[CAD and scene scripts]

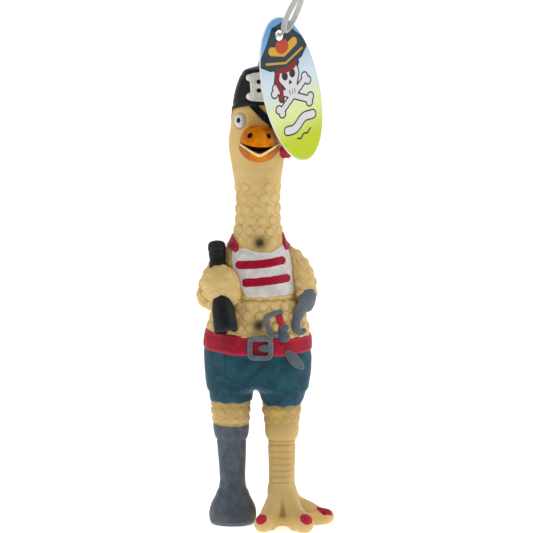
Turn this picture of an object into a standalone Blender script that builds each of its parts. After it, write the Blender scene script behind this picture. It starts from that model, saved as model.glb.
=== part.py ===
"""A rubber chicken dressed as a pirate: a hollow latex squeaky toy that stands on a peg leg and a foot.

The latex skin is one moulding on the real toy. Here it is cut where it bends (neck and thighs) and
where its colour changes. A reed squeaker plugs the mould's filling hole in the back. A nylon loop is
pinned through the crown of the cap and carries a card tag.

X is the toy's left (the viewer's right), -Y is its front, Z is up. The skin is modelled round its own
centre line, and the whole toy is then moved so that the origin is at the bottom centre of its box.
"""

import math

import bmesh
import bpy
import numpy as np
from mathutils import Matrix, Vector

MM = 0.001

# ---- driving dimensions, in millimetres -------------------------------------------------------
WALL = 2.0  # latex skin
HEAD_X = 0.6  # the head's middle, from the centre line
CAP_LIFT = 0.5  # the cap stands this far outside the head
GAP = 0.3  # between neighbouring pieces
RELIEF = 0.8  # thickness of a raised detail such as the shirt
STRIPE_RELIEF = 0.6

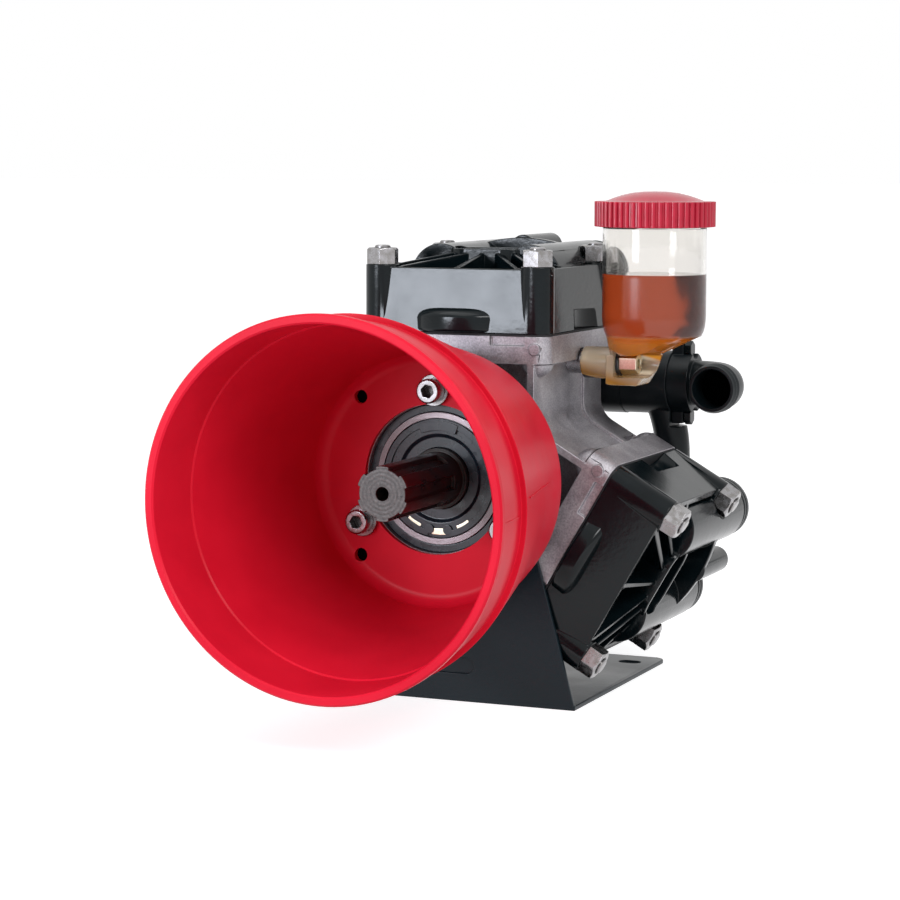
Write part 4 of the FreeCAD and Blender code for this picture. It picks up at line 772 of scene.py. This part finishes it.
# Glass-filled nylon: moulded black, satin, with a fine frost of fibre about 0.9 mm long in the skin.
nylon, tree, shader, place = new_look("glass_filled_nylon", {"Specular IOR Level": 0.2})
fibre = add(tree, "ShaderNodeTexNoise", {"Scale": 1100.0, "Detail": 2.0}, {"Vector": place})
cloud = add(tree, "ShaderNodeTexNoise", {"Scale": 45.0, "Detail": 4.0}, {"Vector": place})
tone = add(tree, "ShaderNodeValToRGB", {}, {"Fac": cloud.outputs["Fac"]})
tone.color_ramp.elements[0].color = linear("#04090B")
tone.color_ramp.elements[1].color = linear("#0E161A")
tree.links.new(tone.outputs["Color"], shader.inputs["Base Color"])
dull = add(tree, "ShaderNodeMapRange", {"From Min": 0.3, "From Max": 0.75, "To Min": 0.28, "To Max": 0.44},
           {"Value": cloud.outputs["Fac"]})
tree.links.new(dull.outputs[0], shader.inputs["Roughness"])
skin = add(tree, "ShaderNodeBump", {"Strength": 0.12, "Distance": 0.0002}, {"Height": fibre.outputs["Fac"]})
tree.links.new(skin.outputs[0], shader.inputs["Normal"])
for key in HEAD_TURNS:
    build = bmesh.new()
    for side in (-1, 1):
        chamber = Matrix.Translation((side * CAP_REACH[0], 0, CAP_REACH[1]))
        spun(build, CAP_SECTION, 72, chamber @ turn_about(-90, "X"))
    caps = shaped("valve_cap_pair_" + key, build)
    caps.data.transform(at_head(key, MM))
    dressed(rounded(caps, 0.3), nylon, "black_plastic", "body", "valve_caps_" + key)
build = bmesh.new()
spun(build, INLET_COLLAR, 72, Matrix.Translation((0, *INLET)) @ turn_about(90, "Y"))
ring_pipe = rounded(copied("suction_manifold", "suction_ring_pipe"), 0.6)
with_more(ring_pipe, shaped("inlet_collar", build))
dressed(ring_pipe, nylon, "black_plastic", "body", "suction_manifold")
star = rounded(copied("delivery_manifold", "delivery_star"), 0.6)
dressed(star, enamel, "black_paint", "body", "delivery_manifold")

# Suction elbow: a moulded nylon hose tail that turns from the inlet towards the shaft end, held by
# two blackened screws through its ears.

elbow = rounded(copied("suction_elbow", "hose_tail_elbow"), 0.5)
dressed(elbow, nylon, "black_plastic", "body", "suction_elbow")
ear_screws = rounded(copied("elbow_bolts", "blackened_screws"), 0.5)
dressed(ear_screws, enamel, "black_paint", "body", "elbow_bolts")

# Oil cup: blown in clear polycarbonate with a lopsided funnel, screwed to the crankcase by a bolt
# through its stem. Amber oil fills it to a little over half.

CUP = (116, -24)
BOLT_HEIGHT = 222
BOWL = [(116, 31.5, 241), (116, 32.8, 243.9), (116, 33.6, 247), (116, 34.05, 250.5), (116, 34.2, 254)]
FUNNEL_FOOT = (103, 16.5, 228)
NECK = [(116, 34.2, 311.5), (116, 33.7, 312), (116, 33, 312), (116, 33, 325)]
OIL_LEVEL = 281.5
INSIDE = [(116, 32, OIL_LEVEL + 0.05), (116, 32, 310.6), (116, 30.8, 312.6), (116, 30.8, 326)]
STEM = [(86.5, 208), (109, 208), (115, 217), (119.2, 228.3), (86.5, 228.3)]
STEM_WIDTH = (12, 36)
TUBE = [(0, 68), (9.8, 68), (10.6, 68.8), (10.6, 92), (0, 92)]
BOLT_ROOM = [(0, 67), (5.3, 67), (5.3, 91.5), (9.6, 92), (9.6, 122), (0, 122)]
WINDOW = [(92, 213), (124, 213), (124, 230.8), (92, 230.8)]
WINDOW_DEPTH = (24, 40)
TINTED_TO = (239.8, 241.5)
MILKY_TO = (236, 242)
FROSTED_TO = (279, 281.5)
DEEP_FROM = (240.5, 242.5)


def blown(build, rings):
    """Solid through level circles, each given by the x of its middle, its radius and its height."""
    turns = [2 * math.pi * k / 96 for k in range(96)]
    loops = [[build.verts.new((x + radius * math.cos(t), CUP[1] + radius * math.sin(t), z)) for t in turns]
             for x, radius, z in rings]
    build.faces.new(loops[0][::-1])
    build.faces.new(loops[-1])
    for low, high in zip(loops, loops[1:]):
        skirt(build, low, high)


# Clear polycarbonate: water-clear wall with ripples of about 8 mm, milky and pale beige in its thick
# stem. Its funnel is painted with the amber of the oil in it, as painted light coming through the
# oil, and the stem's foot with a painted amber reflection. It has no inner wall below the level, as
# oil of the same index hides it there.
clear, tree, shader, place = new_look("clear_polycarbonate", {"Transmission Weight": 1.0, "IOR": 1.49})
height = add(tree, "ShaderNodeSeparateXYZ", {}, {"Vector": place})
leaning = add(tree, "ShaderNodeMath", {"operation": "MULTIPLY_ADD", 1: 0.3},
              {0: height.outputs["X"], 2: height.outputs["Z"]})
up = add(tree, "ShaderNodeMapRange", {"From Min": 0.235, "From Max": 0.265}, {"Value": leaning.outputs[0]})
# Painted light: amber at the stem's foot is a painted reflection, beige in the stem is its own tint, and amber
# in the funnel is the oil's colour with painted light through the oil.
tint_and_oil_light = add(tree, "ShaderNodeValToRGB", {}, {"Fac": up.outputs[0]})
for spot, tint in ((0.0, "#DDA24A"), (0.1, "#DDA24A"), (0.36, "#EADCC2"), (0.76, "#EADCC2"),
                   (0.82, "#F2A836")):
    stop = tint_and_oil_light.color_ramp.elements.new(spot)
    stop.color = linear(tint)
tint_and_oil_light.color_ramp.elements[-1].color = linear("#F2A836")
above = add(tree, "ShaderNodeMapRange", {"From Min": TINTED_TO[0] * MM, "From Max": TINTED_TO[1] * MM},
            {"Value": height.outputs["Z"]})
wall = add(tree, "ShaderNodeMix", {"data_type": "RGBA", 7: linear("#F4F2EF")},
           {0: above.outputs[0], 6: tint_and_oil_light.outputs["Color"]})
tree.links.new(wall.outputs[2], shader.inputs["Base Color"])
frost = add(tree, "ShaderNodeMapRange",
            {"From Min": FROSTED_TO[0] * MM, "From Max": FROSTED_TO[1] * MM, "To Min": 0.22, "To Max": 0.04},
            {"Value": height.outputs["Z"]})
tree.links.new(frost.outputs[0], shader.inputs["Roughness"])
milk = add(tree, "ShaderNodeMapRange",
           {"From Min": MILKY_TO[0] * MM, "From Max": MILKY_TO[1] * MM, "To Min": 0.62, "To Max": 1.0},
           {"Value": height.outputs["Z"]})
tree.links.new(milk.outputs[0], shader.inputs["Transmission Weight"])
ripple = add(tree, "ShaderNodeTexNoise", {"Scale": 120.0, "Detail": 1.0}, {"Vector": place})
skin = add(tree, "ShaderNodeBump", {"Strength": 0.05, "Distance": 0.0002}, {"Height": ripple.outputs["Fac"]})
tree.links.new(skin.outputs[0], shader.inputs["Normal"])

across = turn_about(90, "X")
along_bolt = Matrix.Translation((0, CUP[1], BOLT_HEIGHT)) @ turn_about(90, "Y")
build = bmesh.new()
blown(build, [FUNNEL_FOOT] + BOWL + NECK)
cup = shaped("clear_cup", build)
build = bmesh.new()
slab(build, STEM, *STEM_WIDTH, across)
carved(cup, rounded(shaped("cup_stem", build), 1.2, 3), "UNION")
build = bmesh.new()
spun(build, TUBE, 64, along_bolt)
carved(cup, shaped("cup_tube", build), "UNION")
build = bmesh.new()
blown(build, INSIDE)
carved(cup, shaped("cup_inside", build))
build = bmesh.new()
spun(build, BOLT_ROOM, 64, along_bolt)
carved(cup, shaped("bolt_room", build))
build = bmesh.new()
slab(build, WINDOW, *WINDOW_DEPTH, across)
dressed(carved(cup, shaped("bolt_window", build)), clear, "clear_plastic", "body", "oil_cup")

# Amber oil: clear but deep-coloured, so that light comes through orange, and yellow in the funnel.
# It has nearly the index of the wall round it, so its own surface neither bends nor mirrors light.
amber, tree, shader, place = new_look("amber_gear_oil", {"Roughness": 0.0, "IOR": 1.01})
height = add(tree, "ShaderNodeSeparateXYZ", {}, {"Vector": place})
depth = add(tree, "ShaderNodeMapRange", {"From Min": DEEP_FROM[0] * MM, "From Max": DEEP_FROM[1] * MM},
            {"Value": height.outputs["Z"]})
tint = add(tree, "ShaderNodeMix", {"data_type": "RGBA", 6: linear("#F6AC2E"), 7: linear("#A6441F")},
           {0: depth.outputs[0]})
tree.links.new(tint.outputs[2], shader.inputs["Base Color"])
murk = add(tree, "ShaderNodeMapRange",
           {"From Min": DEEP_FROM[0] * MM, "From Max": DEEP_FROM[1] * MM, "To Min": 0.35, "To Max": 0.92},
           {"Value": height.outputs["Z"]})
tree.links.new(murk.outputs[0], shader.inputs["Transmission Weight"])
dressed(copied("oil", "oil_charge"), amber, "oil", "body", "oil")

dressed(rounded(copied("cup_bolt", "cup_stem_bolt"), 0.4), bright, "zinc_steel", "body", "cup_bolt")
dressed(rounded(copied("cup_washer", "cup_seal_washer"), 0.3), rubber, "black_rubber", "body", "cup_washer")
dressed(rounded(copied("cup_spacer", "cup_spacer_tube"), 0.4), zinc, "zinc_steel", "body", "cup_spacer")

# Cup cap: a screw cap moulded in red plastic, its side gripped by a ring of upright ribs and its
# top a shallow smooth dome.

CAP_LOW = 312.3
CAP_RIM = 16.7
CAP_RADIUS = 38
RIB_COUNT = 54
RIB_RADIUS = 1.65

dome = CAP_LOW + CAP_RIM
build = bmesh.new()
spun(build, [(33.3, CAP_LOW), (CAP_RADIUS - 0.6, CAP_LOW), (CAP_RADIUS, CAP_LOW + 0.6),
             (CAP_RADIUS, dome - 0.4), (CAP_RADIUS - 0.6, dome), (32.5, dome + 0.3), (30.5, dome + 0.9),
             (27, dome + 2.3), (22, dome + 3.9), (15.2, dome + 5.5), (8, dome + 6.3), (0, dome + 6.5),
             (0, 325.4), (33.3, 325.4)], 96)
cap = shaped("cap_body", build)

# Cap plastic: moulded polypropylene, red with a pinkish bloom, satin, with flow marks of about 7 mm.
bloom, tree, shader, place = new_look("red_polypropylene", {"Roughness": 0.24, "Specular IOR Level": 0.4})
flow = add(tree, "ShaderNodeTexNoise", {"Scale": 150.0, "Detail": 3.0}, {"Vector": place})
tone = add(tree, "ShaderNodeValToRGB", {}, {"Fac": flow.outputs["Fac"]})
tone.color_ramp.elements[0].color = linear("#A0122C")
tone.color_ramp.elements[1].color = linear("#BC1D39")
tree.links.new(tone.outputs["Color"], shader.inputs["Base Color"])
skin = add(tree, "ShaderNodeBump", {"Strength": 0.1, "Distance": 0.0003}, {"Height": flow.outputs["Fac"]})
tree.links.new(skin.outputs[0], shader.inputs["Normal"])
build = bmesh.new()
slab(build, arc((0, 0), RIB_RADIUS, -100, 100, 8), CAP_LOW + 0.2, dome)
rib = rounded(shaped("rib_pattern", build), 0.3)
ribs = ring_of("cap_ribs", rib, bloom, RIB_COUNT, CAP_RADIUS + 0.1, 0, 0.0, 1)
with_more(cap, ribs)
cap.data.transform(Matrix.Translation((CUP[0] * MM, CUP[1] * MM, 0)))
dressed(cap, bloom, "red_cap", "cap", "cup_cap", smooth=30)

# Colours come out as they are written.

scene.view_settings.view_transform = "Standard"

__What is expected__
Gather every line from the listing above in which "that" appears, and copy those lines.

__Exercise solution__
Turn this picture of an object into a standalone Blender script that builds each of its parts. After it, write the Blender scene script behind this picture. It starts from that model, saved as model.glb.
"""A rubber chicken dressed as a pirate: a hollow latex squeaky toy that stands on a peg leg and a foot.
centre line, and the whole toy is then moved so that the origin is at the bottom centre of its box.
# Suction elbow: a moulded nylon hose tail that turns from the inlet towards the shaft end, held by
# Amber oil: clear but deep-coloured, so that light comes through orange, and yellow in the funnel.